**DATA FOR THE TASK**

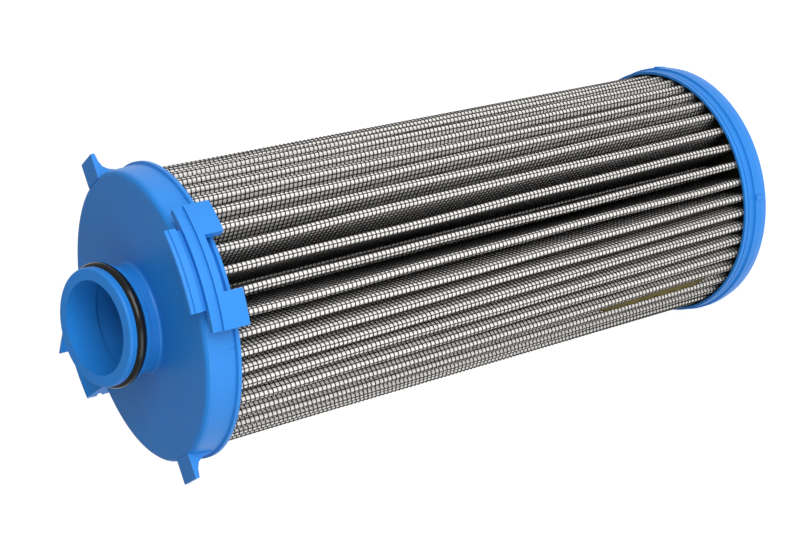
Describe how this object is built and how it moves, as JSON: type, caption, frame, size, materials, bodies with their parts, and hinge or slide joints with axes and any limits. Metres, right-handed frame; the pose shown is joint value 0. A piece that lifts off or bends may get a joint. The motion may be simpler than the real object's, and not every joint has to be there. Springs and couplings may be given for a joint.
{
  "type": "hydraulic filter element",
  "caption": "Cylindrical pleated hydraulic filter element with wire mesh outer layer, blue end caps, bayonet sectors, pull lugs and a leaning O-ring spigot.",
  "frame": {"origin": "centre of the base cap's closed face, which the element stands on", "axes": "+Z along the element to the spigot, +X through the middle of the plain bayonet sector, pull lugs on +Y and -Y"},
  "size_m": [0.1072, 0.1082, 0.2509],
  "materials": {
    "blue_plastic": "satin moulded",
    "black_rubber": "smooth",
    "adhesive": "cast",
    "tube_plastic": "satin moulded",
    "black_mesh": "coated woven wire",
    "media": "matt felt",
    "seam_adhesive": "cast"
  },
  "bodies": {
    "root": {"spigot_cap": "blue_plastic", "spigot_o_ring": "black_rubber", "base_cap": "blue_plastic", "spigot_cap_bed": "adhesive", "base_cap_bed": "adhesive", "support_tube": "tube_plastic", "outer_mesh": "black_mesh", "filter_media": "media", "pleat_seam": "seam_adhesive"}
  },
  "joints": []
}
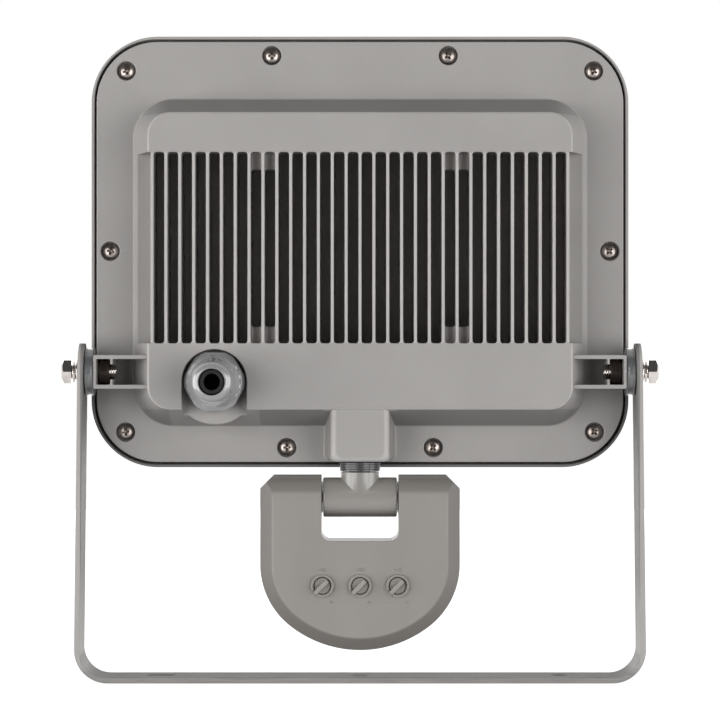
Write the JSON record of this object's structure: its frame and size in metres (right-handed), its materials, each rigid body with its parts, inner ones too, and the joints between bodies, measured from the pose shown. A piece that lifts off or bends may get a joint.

**WORK TO COMPLETE**
Quote the listing in full, please, keeping every line exact.

**OUTPUT FOR THIS TASK**
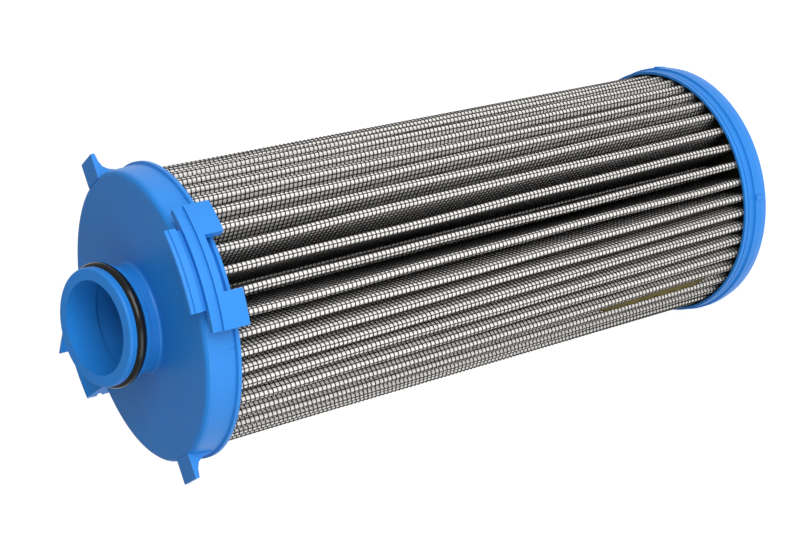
Describe how this object is built and how it moves, as JSON: type, caption, frame, size, materials, bodies with their parts, and hinge or slide joints with axes and any limits. Metres, right-handed frame; the pose shown is joint value 0. A piece that lifts off or bends may get a joint. The motion may be simpler than the real object's, and not every joint has to be there. Springs and couplings may be given for a joint.
{
  "type": "hydraulic filter element",
  "caption": "Cylindrical pleated hydraulic filter element with wire mesh outer layer, blue end caps, bayonet sectors, pull lugs and a leaning O-ring spigot.",
  "frame": {"origin": "centre of the base cap's closed face, which the element stands on", "axes": "+Z along the element to the spigot, +X through the middle of the plain bayonet sector, pull lugs on +Y and -Y"},
  "size_m": [0.1072, 0.1082, 0.2509],
  "materials": {
    "blue_plastic": "satin moulded",
    "black_rubber": "smooth",
    "adhesive": "cast",
    "tube_plastic": "satin moulded",
    "black_mesh": "coated woven wire",
    "media": "matt felt",
    "seam_adhesive": "cast"
  },
  "bodies": {
    "root": {"spigot_cap": "blue_plastic", "spigot_o_ring": "black_rubber", "base_cap": "blue_plastic", "spigot_cap_bed": "adhesive", "base_cap_bed": "adhesive", "support_tube": "tube_plastic", "outer_mesh": "black_mesh", "filter_media": "media", "pleat_seam": "seam_adhesive"}
  },
  "joints": []
}
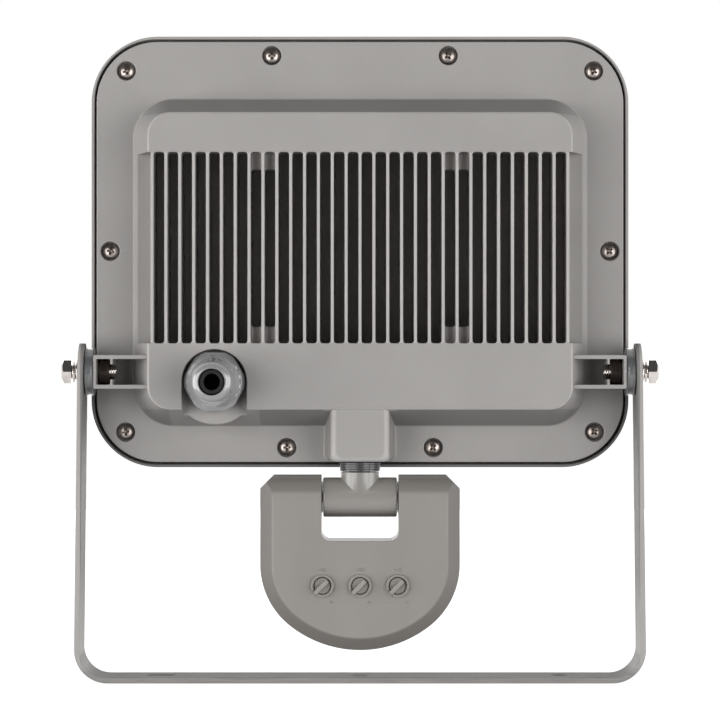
Write the JSON record of this object's structure: its frame and size in metres (right-handed), its materials, each rigid body with its parts, inner ones too, and the joints between bodies, measured from the pose shown. A piece that lifts off or bends may get a joint.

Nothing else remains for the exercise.